Budo Taijutsu or Ninjutsu is the original mixed martial art, and one of the last, true complete warrior arts, incorporating strikes, kicks, grappling and a myriad of weapons into one organic, intuitive system that utilizes timing, distance and flow in place of speed and strength.

Shihan Prather has been Bujinkan Grandmaster Masaaki Hatsumi’s personal student since 1984 and remains so today. Both teacher and student have continuously visited each other in the US and Japan over the last twenty seven years. Shihan Prather has been inducted twice into the US Martial arts Hall of Fame, published and featured in both America’s and Japan’s most prestigious martial arts magazines, and his books and DVDs sell worldwide. All ranks and certificates come from Hatsumi Soke and the Hombu in Japan.

Soke and Shihan Shihan 1999

What is a Traditional Dojo?

By definition, dojo means “place of the way”, or “place for seeking the way”. And what THAT means is a dojo is more than just a practice hall; it is an institution for bettering oneself through effort and determination.

One of the most dominant characteristics of a traditional dojo is the emphasis placed on serious self defense and combat.
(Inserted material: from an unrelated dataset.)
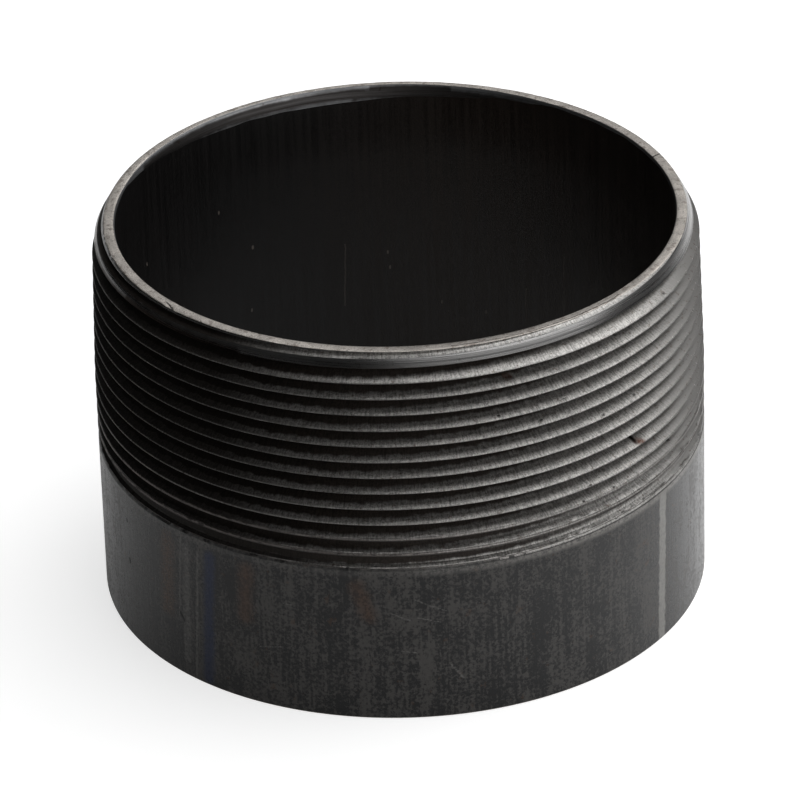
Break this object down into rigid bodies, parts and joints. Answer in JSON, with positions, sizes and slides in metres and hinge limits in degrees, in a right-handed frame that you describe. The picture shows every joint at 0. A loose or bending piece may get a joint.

No matter how graceful or beautiful an art, the techniques MUST boil down to stark effectiveness.

Almost as important as technique is the development of character. While some fighting styles in the modern world are indeed effective, they lack a sense of deeper personal perfecting that is a trademark in traditional arts. This is not a critique on either traditional or nontraditional – simply an observation about priorities.

Traditional dojo are often austere places that utilize methods handed down over many generations. However, as time moves on, teachers find what space they can to offer their arts. To determine if you are in a traditional dojo, you need to examine the mindset of the place more than the walls. And part of that mindset involves formality.

Excerpt from Matthew Apsokardu's book "Surviving A Traditional Dojo"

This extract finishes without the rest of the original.